The evening ended as such evenings do — with Lady Catherine's pronouncement that they had been sufficiently entertained, with Collins's effusions in the carriage home, with Charlotte's quiet hand finding Elizabeth's in the dark of the cab and squeezing once.I know. I'm sorry.
Elizabeth lay in her narrow bed at the parsonage and stared at the ceiling and listened to the old house settle around her. Through the wall, she could hear Collins's snoring — a wet, rhythmic sound that she found obscurely depressing. Charlotte slept beside him, or did not sleep, or lay still and did her arithmetic in the dark.
She pressed her fingertips to her collarbone where Darcy's gaze had seemed to rest during dinner. The skin was warm. That meant nothing. Skin was always warm. She turned onto her side and closed her eyes and thought about the way his mouth had moved — that almost-smile, there and gone — and then she thought about nothing, deliberately and at length, until sleep came.
CHAPTER 2
ELIZABETH
She woke before dawn and dressed in the half-dark, pulling on her oldest dress and her walking boots and slipping out through the kitchen door before anyone else stirred. The morning was damp and cool and smelled of wet earth and new leaves, and for twenty minutes she walked without thinking, letting her legs carry her along the path that wound through the woodland behind the parsonage. Bluebells had begun to push through the leaf litter. A thrush sang from somewhere in the canopy — the same four notes, over and over, stubborn and sweet.
This was the only part of her day that belonged to her. The rest was Collins's territory, or Charlotte's, or Lady Catherine's — parcelled out and spoken for, every hour belonging to someone else. But the early morning was unclaimed. She could walk as fast as she liked, think as freely as she liked, and nobody required her to be pleased about hedgerows.
She had been walking for perhaps half an hour when she heard footsteps behind her.
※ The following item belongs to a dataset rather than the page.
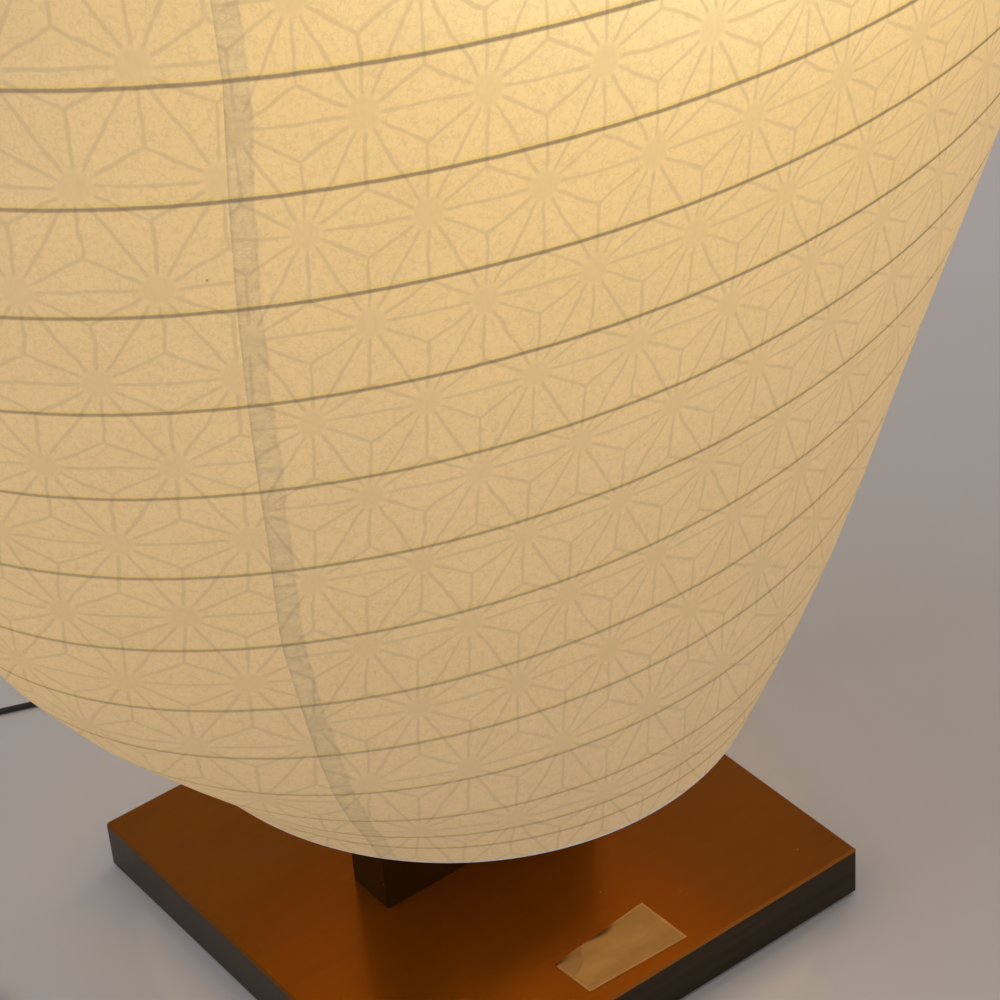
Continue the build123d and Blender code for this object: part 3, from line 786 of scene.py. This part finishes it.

Not Collins's — too steady, too deliberate, and without the fussy little shuffle that accompanied her cousin's every ambulation. She knew who it was beforeshe turned around. Something about the rhythm of the stride, the weight of it on the path. Something about the way the air changed.
"Miss Bennet."
Darcy stood on the path in riding clothes — dark coat, tall boots, no hat. His hair was disordered from the wind, which made him look less like a portrait and more like a person, and the effect was not an improvement in the sense of making him easier to dismiss. Sweat darkened the collar of his shirt. He had been riding hard and recently, and the physical evidence of exertion — the colour in his face, the rise and fall of his chest — made Elizabeth suddenly and acutely aware that they were alone.